Back during the 2008 presidential campaign, Barack Obama's staff often kicked off his stump speeches with a few words from a warm-up act. A young man would walk out on stage. He'd say something like, "Boy, it's good to see you all here! Candidate Obama is about two miles away and will be here shortly. Let's tell him how much we're looking forward to seeing him ..." and the young man would then lead the crowd in the collective exercise of sending Candidate Obama a welcome text message from a hundred or a thousand phones simultaneously.
"I kept shaking my head, saying, 'You all are falling for it, you're falling for it,'" recalled Robert Denton, a professor of communication at Virginia Tech. "But it's that desire — I sent a personal welcome to Obama and signed it myself, and then all of a sudden, right after the event, within moments, I get that text back: 'Thank you for showing up. I need your support.' And wow, it's on my phone!"
This is when Denton says he got his first inkling of what the campaign was up to. And then he witnessed the same trick at a second event.
"By the third event, I was grinning from ear to ear," Denton said. "I thought, 'My goodness! How smart is that?'"
This was a tactic of the most technologically savvy campaign in history, a campaign that, Denton says, marked a watershed in the use of new media in politics for years to come. In Communicator-In-Chief: How Barack Obama Used New Media Technology To Win The White House, Denton and co-editor John Allen Hendricks tally the cumulative new-media onslaught of Obama '08: His website organized more than 150,000 events, helped create 35,000 groups and registered 1.5 million accounts. It raised more than $600 million from 3 million people. His YouTube channel posted 1,820 videos, watched for a total of 14.5 million hours (the equivalent of which, on broadcast television, would have cost $47 million). Obama's Facebook page had more than 3 million supporters. His staff included 90 people working on Internet campaigns.

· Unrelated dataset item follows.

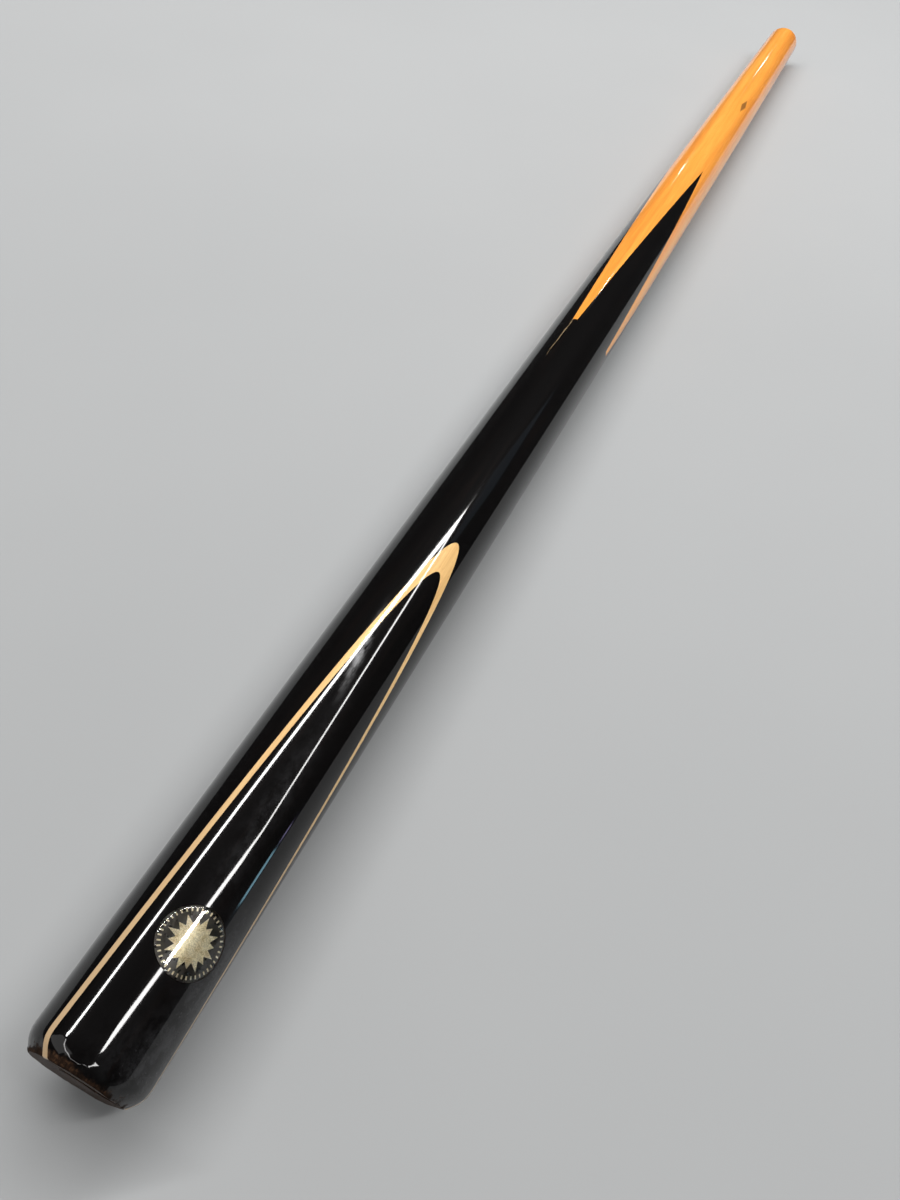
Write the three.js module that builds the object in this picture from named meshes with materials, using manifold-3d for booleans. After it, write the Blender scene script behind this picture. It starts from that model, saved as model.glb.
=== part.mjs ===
// The butt section of a two-piece cue, lying on a table with its butt end towards -Y and its joint
// end towards +Y. Millimetres, +Z up, origin at the middle of the footprint on the table.
//
// It is a full splice: an ebony butt block with four prongs interlocks with the four fins of a maple
// forearm. A front splice of pale veneer and ebony is let into one side of the butt and carries a
// round badge. A steel rod and a plug sit in the butt end, and a brass socket in the joint end takes
// the screw of the other half.
//
// Each piece is made in the cue's own frame, with the axis on Y from the butt face at y = 0, and
// angles round the axis counted from +Z towards +X.

import * as THREE from "three";
import { mergeVertices } from "three/addons/utils/BufferGeometryUtils.js";
import Module from "manifold-3d";

// Outline of the turned wood
const LENGTH = 724; // 28.5 in, half of a 57 in cue
const BUTT_RADIUS = 15;
const JOINT_RADIUS = 10;
const SWELL = 0.9; // how far the outline stands out of a straight taper, at mid length
const CHAMFER = { length: 3.4, depth: 2.2 }; // round the butt face, along the cue and towards the axis
const STATIONS = [CHAMFER.length, 60, 120, 180, 240, 400, 480, 560, 640, LENGTH];
const REST_STATIONS = [240, 400]; // the stretch of the outline that the cue lies on
const SIDES = 32; // one flat of the outline lies on the table

// Splice of butt block and forearm
const FRONT_TURN = THREE.MathUtils.degToRad(33.6); // how far the front splice is rolled off the top
const FIN_TURN = FRONT_TURN - Math.PI / 4; // the fins stand between the prongs
const FIN_END = 311.5; // where the maple fins end in the ebony
const FIN_END_HALF_WIDTH = 1;
const PRONG_TIP = 480; // where the ebony prongs run out

// Front splice: the two glued planes by their height above the axis at the butt face, their rise
// per mm of length, and their turn. The veneer is a little thinner on one side than on the other.
const VENEER_PLANE = { height: 6.15, rise: 0.0471, turn: FRONT_TURN + THREE.MathUtils.degToRad(0.3) };
const PANEL_PLANE = { height: 7.4, rise: 0.0438, turn: FRONT_TURN + THREE.MathUtils.degToRad(0.9) };
const FRONT_SPLICE_END = 190; // both planes have left the outline before this

// Badge, let into the front splice and bent to the outline
const BADGE_RADIUS = 8.25;
const BADGE_CENTRE = 33.3;
const BADGE_PLATE = { top: -0.55, bottom: -0.95 }; // offsets from the outline
const BADGE_LENS = { top: 0.1, bottom: -0.25 };
const BADGE_RECESS = -1.25;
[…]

When Obama sent a text message introducing Joe Biden as his running mate to supporters (some of whom may have wondered how the campaign got their phone numbers), it was deemed the "single largest mobile marketing campaign" ever. Obama was even the first presidential candidate to ever buy advertising on billboards — in video games.

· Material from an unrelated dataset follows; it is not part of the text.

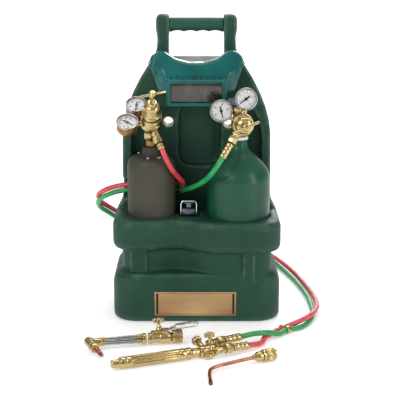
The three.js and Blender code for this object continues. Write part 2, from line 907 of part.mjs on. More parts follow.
function cuttingTip() {
  const { start, direction } = cuttingTipLine;
  const profile = [
    [0, gap],
    [6, gap],
    [6, 11],
    [4.6, 13],
    [4.2, 33],
    [2.8, 37],
    [0, 37],
  ];
  return aim(turned(profile, 16), start, direction);
}

function cuttingBody() {
  const body = join(
    turned([
      [0, -71 + gap],
      [11, -71 + gap],
      [11, -62],
      [9, -60],
      [9, -50],
      [12, -47],
      [12, -28],
      [10, -26],
      [8, -24],
      [8, -2],
      [0, -2],
    ], 14).rotateY(Math.PI / 2),
    box(32, 14, 22, [-53, 0, 5]),
    box(12, 10, 9, [-36, 0, 14]),
    aim(rod(6.5, 13, 12), [-47, 5, 6], [0, 0.45, 0.89]),
  );
  return cut(
    body,
    aim(rod(3.4, 20, 10), [-47, 8.5, 12.5], [0, 0.45, 0.89]),
    box(30, 4.4, 12, [-30, 0, 17.5]),
  );
}

function cuttingKnob() {
  return aim(geometryOf(lobedKnob(12, 9, 3, 14)), [-47, 8.7, 13], [0, 0.45, 0.89]);
}

// The cutting lever: a blade hinged in the slot, with its thumb pad above the coupling nut
function cuttingLever() {
  const pad = roundedRectangle(-10, -8, 40, 8, 7.5);
  const slope = new THREE.Matrix4().makeRotationY(THREE.MathUtils.degToRad(-6));
  return join(
    box(20, 3.6, 5, [-32, 0, 16.8]),
    box(10, 3.6, 5, [-20, 0, 19.5]),
    new THREE.ExtrudeGeometry(pad, { depth: 2.4, bevelEnabled: false, curveSegments: 6 })
      .applyMatrix4(slope)
      .translate(-8, 0, 20.2),
  );
}

function couplingNut(bore, length, radius) {
  const grips = [...Array(12).keys()].map((i) => {
    const turn = (2 * Math.PI * i) / 12;
    const reach = radius + 0.4;
    return rod(1.6, length, 6).translate(reach * Math.cos(turn), reach * Math.sin(turn), 3);
  });
  return cut(solid(rod(radius, length, 18)), rod(bore, length + 10, 14).translate(0, 0, -5), ...grips);
}

function cuttingAttachment() {
  const group = new THREE.Group();
  const nut = couplingNut(8 + gap, 20, 14).rotate([0, 90, 0]).translate([-22, 0, 0]);
  group.add(
    piece("cutting_head", cuttingHead(), "brass"),
    piece("cutting_tip_nut", cuttingTipNut(), "brass"),
    piece("cutting_tip", cuttingTip(), "copper"),
    piece("cutting_body", cuttingBody(), "brass"),
    piece("cutting_oxygen_knob", cuttingKnob(), "brass"),
    piece("cutting_lever", cuttingLever(), "steel"),
    piece("cutting_coupling_nut", nut, "brass"),
  );
  group.position.set(-27, -229, 14.2);
  group.rotation.z = THREE.MathUtils.degToRad(11.5);
  return group;
}

// ---- Welding nozzle on the floor ----------------------------------------------------------------

function nozzleTube() {
  const path = new THREE.CatmullRomCurve3([
    [46, 0, 0],
    [80, 0, -1],
    [128, 0, -3.5],
    [142, 4, -5],
    [151, 16, -6.5],
    [160, 36, -7.8],
    [168, 54, -8.2],
  ].map(vector), false, "centripetal");
  const circle = new THREE.Shape().absarc(0, 0, 3.6, 0, 2 * Math.PI);
  const tube = new THREE.ExtrudeGeometry(circle, {
    steps: 18,
    extrudePath: path,
    curveSegments: 5,
    bevelEnabled: false,
  });
  const mixer = turned([
    [0, 1],
    [7.6, 1],
    [7.6, 31],
    [9.5, 32],
    [9.5, 40],
    [6, 46],
    [5, 50],
    [0, 50],
  ], 14).rotateY(Math.PI / 2);
  return join(tube, mixer);
}

function weldingNozzle() {
  const group = new THREE.Group();
  const nut = couplingNut(7.6 + gap, 28, 12).rotate([0, 90, 0]).translate([2, 0, 0]);
  group.add(piece("nozzle_tube", nozzleTube(), "copper"), piece("nozzle_nut", nut, "brass"));
  group.position.set(152, -316, 12.2);
  group.rotation.z = THREE.MathUtils.degToRad(206.5);
  return group;
}

// ---- Goggles on the posts -----------------------------------------------------------------------

// The soft frame seen from the front: a hollow curved top edge and two cheeks that wrap the posts
function goggleOutline(inset) {
  const shape = new THREE.Shape();
  shape.moveTo(-66 + inset, 474 + inset);
  shape.lineTo(66 - inset, 474 + inset);
  shape.lineTo(80 - inset, 478 + inset);
  shape.quadraticCurveTo(88 - inset, 500, 96 - inset, 530 - inset);
  shape.lineTo(94 - inset, 548 - inset);
  shape.quadraticCurveTo(84 - inset, 562 - inset, 68, 560 - inset);
  shape.bezierCurveTo(36, 527 - inset, -36, 527 - inset, -68, 558 - inset);
  shape.quadraticCurveTo(-84 + inset, 561 - inset, -94 + inset, 546 - inset);
  shape.lineTo(-96 + inset, 530 - inset);
  shape.quadraticCurveTo(-88 + inset, 500, -80 + inset, 478 + inset);
  return shape;
}

function goggleFrame() {
  const body = join(
    slabXZ(goggleOutline(0), -38, 10, 5, 1),
    slabXZ(roundedRectangle(-63, 448, 63, 503, 4), -48, -20, 2, 1),
  );
  return piece("goggle_frame", cut(
    body,
    slabXZ(goggleOutline(3.5), -34, 20),
    box(119, 10, 48, [0, -26, 475.5]),
    box(107, 60, 40, [0, -40, 476]),
    box(112, 4, 58, [0, -41, 481.5]),
  ), "tealVinyl");
}

function goggleLens() {
  return piece("goggle_lens", box(111, 3.2, 50, [0, -41, 478]), "tintedGlass");
}

// The elastic strap goes round behind both posts
function goggleStrap() {
  const shape = new THREE.Shape();
  const outer = 103;
  const inner = 101;
  shape.moveTo(-outer, 4);
  shape.lineTo(-inner, 4);
  shape.lineTo(-inner, 73);
  shape.quadraticCurveTo(-inner, 82.5, -90, 82.5);
  shape.lineTo(90, 82.5);
  shape.quadraticCurveTo(inner, 82.5, inner, 73);
  shape.lineTo(inner, 4);
  shape.lineTo(outer, 4);
  shape.lineTo(outer, 73);
  shape.quadraticCurveTo(outer, 84.5, 90, 84.5);
  shape.lineTo(-90, 84.5);
  shape.quadraticCurveTo(-outer, 84.5, -outer, 73);
  const band = slabXY(shape, 530, 548);
  return piece("goggle_strap", band, "elastic");
}

// ---- Flint striker in the pocket ----------------------------------------------------------------

const striker = { x: -16.5, y: -47, top: 247, bottom: 172, halfWidth: 16.5 };

function strikerFrame() {
  const { x, y, top, bottom, halfWidth } = striker;
  const corner = 5;
  const points = [
    [x - halfWidth, y, bottom],
    [x - halfWidth, y, top - corner],
    [x - halfWidth + corner, y, top],
    [x + halfWidth - corner, y, top],
    [x + halfWidth, y, top - corner],
    [x + halfWidth, y, bottom],
  ];
  return piece("striker_frame", sweep(points, 1.4, 8, 7), "chrome");
}

function strikerCup() {
  const { x, y, halfWidth } = striker;
  const width = 2 * (halfWidth - 1.4 - gap);
  const cup = cut(
    solid(box(width, 17, 20, [x, y + 7, 221])),
    box(width - 3, 17, 17, [x, y + 7, 223]),
  );
  return piece("striker_cup", cup, "steel");
}

function strikerArm() {
  const { x, y, top } = striker;
  const arm = join(
    box(10, 1.6, 22, [x, y + 7, top - 14]),
    box(6, 4, 6, [x, y + 7, top - 25]),
    box(22, 6, 3, [x, y + 4.8, top - 4.5]),
  );
  return piece("striker_arm", arm, "steel");
}

// ---- Assembly -----------------------------------------------------------------------------------

const group = new THREE.Group();
group.name = "torch_outfit";
group.add(
  standBody(),
  handleGrip(),
  namePlate(),
  acetyleneCylinder(),
  acetyleneValve(),
  acetyleneValveStem(),
  oxygenCylinder(),
  oxygenNeckRing(),
  oxygenValve(),
  oxygenHandwheel(),
  regulatorGroup("oxygen", oxygenRegulator, 2.04),
  regulatorGroup("acetylene", acetyleneRegulator, 1.94),
  hoseGroup(),
  hoseClip("hose_clip_upper", [-31.6, 3.5, 273], [-31.6, 3.5, 260.9], [-0.42, 0.875, -0.235]),
  hoseClip("hose_clip_lower", [177, -169, 7.9], [186, -178, 7.9], [-0.75, -0.66, 0]),
  torchHandle(),
  cuttingAttachment(),
  weldingNozzle(),
  goggleFrame(),
  goggleLens(),
  goggleStrap(),
  strikerFrame(),
  strikerCup(),
  strikerArm(),
);

export default group;
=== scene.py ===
import json
from math import cos, pi, radians, sin, sqrt

import bmesh
import bpy
from mathutils import Matrix, Vector

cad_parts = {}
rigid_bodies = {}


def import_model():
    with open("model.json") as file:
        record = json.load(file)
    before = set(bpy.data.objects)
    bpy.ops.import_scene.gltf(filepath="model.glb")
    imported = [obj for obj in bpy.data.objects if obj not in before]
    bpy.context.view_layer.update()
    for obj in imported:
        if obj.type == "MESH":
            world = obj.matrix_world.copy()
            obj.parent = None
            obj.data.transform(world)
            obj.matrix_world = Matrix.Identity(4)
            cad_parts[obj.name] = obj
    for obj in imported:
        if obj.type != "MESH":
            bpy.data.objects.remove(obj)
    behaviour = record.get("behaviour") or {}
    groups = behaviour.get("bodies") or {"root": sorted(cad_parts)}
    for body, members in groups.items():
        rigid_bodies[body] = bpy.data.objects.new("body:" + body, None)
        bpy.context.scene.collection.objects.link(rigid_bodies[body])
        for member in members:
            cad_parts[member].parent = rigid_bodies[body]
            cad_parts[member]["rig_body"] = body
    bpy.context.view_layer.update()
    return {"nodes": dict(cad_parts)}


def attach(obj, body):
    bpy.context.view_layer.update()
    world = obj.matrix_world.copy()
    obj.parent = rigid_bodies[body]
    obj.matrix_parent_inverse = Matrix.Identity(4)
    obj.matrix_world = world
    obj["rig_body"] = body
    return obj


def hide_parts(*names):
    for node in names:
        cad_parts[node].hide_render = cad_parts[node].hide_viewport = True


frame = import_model()
scene = bpy.context.scene
scene.view_settings.view_transform = "Standard"
mm = 0.001
print("frame loaded:", len(frame["nodes"]), "nodes")


def addObject(name, data):
    made = bpy.data.objects.new(name, data)
    scene.collection.objects.link(made)
    return made


# Camera, light and floor

view = {"place": (0, -2.2, 0.773), "tilt": 13.67, "lens": 94.3, "shift": 0.00875}
camera = addObject("camera", bpy.data.cameras.new("camera"))
camera.location = view["place"]
camera.rotation_euler = (radians(90 - view["tilt"]), 0, 0)
camera.data.lens = view["lens"]
camera.data.shift_x = view["shift"]
camera.data.clip_end = 200
scene.camera = camera

studio = {
    "key": {"place": (-1.5, -2.0, 1.9), "size": (1.4, 1.4), "power": 33},
    "fill": {"place": (1.7, -1.2, 1.0), "size": (0.5, 1.6), "power": 12},
    "top": {"place": (0.1, 0.5, 2.2), "size": (1.6, 1.0), "power": 15},
    "back": {"place": (0.6, 2.4, 1.4), "size": (1.4, 1.4), "power": 26},
}
for name, row in studio.items():
    light = addObject(name, bpy.data.lights.new(name, "AREA"))
    light.data.shape = "RECTANGLE"
    light.data.size, light.data.size_y = row["size"]
    light.data.energy = row["power"]
    light.location = row["place"]
    aimAt = Vector((0, 0, 0.28)) - light.location
    light.rotation_euler = aimAt.to_track_quat("-Z", "Y").to_euler()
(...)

"The difference between the McCain campaign and Obama campaign was just huge, absolutely huge," Denton said. "The thing that made Obama very unique was the amount of resources he allocated toward new media and the span of it: almost every instrument of Web 2.0 and the Internet, he utilized it. He had a strategy almost for every device."
That was then.
The Obama 2012 campaign is now staffing up for a repeat performance, investing millions and posting techie want ads to build up what The New York Times calls its "brute technology force." The '08 campaign, however, was more than an e-campaigning milestone; it was an e-campaign blueprint. And that means that we may never again see the kind of yawning technological advantage again.
Obama, of course, wasn't the first politician on the Internet. Denton and Hendricks trace the medium's political evolution over the past two decades. In the early '90s, use of the Web was largely limited to nonprofits and interest groups posting information, not the candidates themselves. In 1996, just a quarter of the 100,000 candidates running for office in the country had their own home pages. By 2000, the Web was being primarily used for fundraising and mobilization, with little impact on swing voters. Howard Dean gets credit in 2004 for first deploying social media. And then came the all-devices-all-the-time strategy of the Obama campaign.
"Not only was Obama kind of the first, he was on the leading edge and he had the right team," Denton said. "It was not unlike we used to talk about how those who can afford the best consultants can win an election, or if you had the best attorney, you might get off."
So, what will happen this coming year, as it's clear that Obama's potential competitors (and most politicians in Washington, for that matter) have caught on to Twitter, YouTube and text messaging? Was the chance to bludgeon an opponent with "brute technology force" a once-in-a-lifetime opportunity?
Denton likens the 2008 race to two teams with different tools. Obama had the right weapon; McCain didn't. Now, everyone has it. But it still matters, Denton said, how they use it.
"You can still continue to see differences," Denton predicted. "It's not so much in the technology, but do you have good people, do they understand the technology? Can they do a better job at it?"
Can they predict what application will be popular next in the perpetual chase to form relationships with voters on their latest favorite platforms?
Whatever happens, we probably won't have a watershed two presidential election cycles in a row. But the last one — and the potential technological arms race to follow — will change campaigns for the indefinite future.
"It means that a lot of media professionals will continue to influence the candidates and the campaign and the process," Denton said. "I don't know if that's totally a good thing."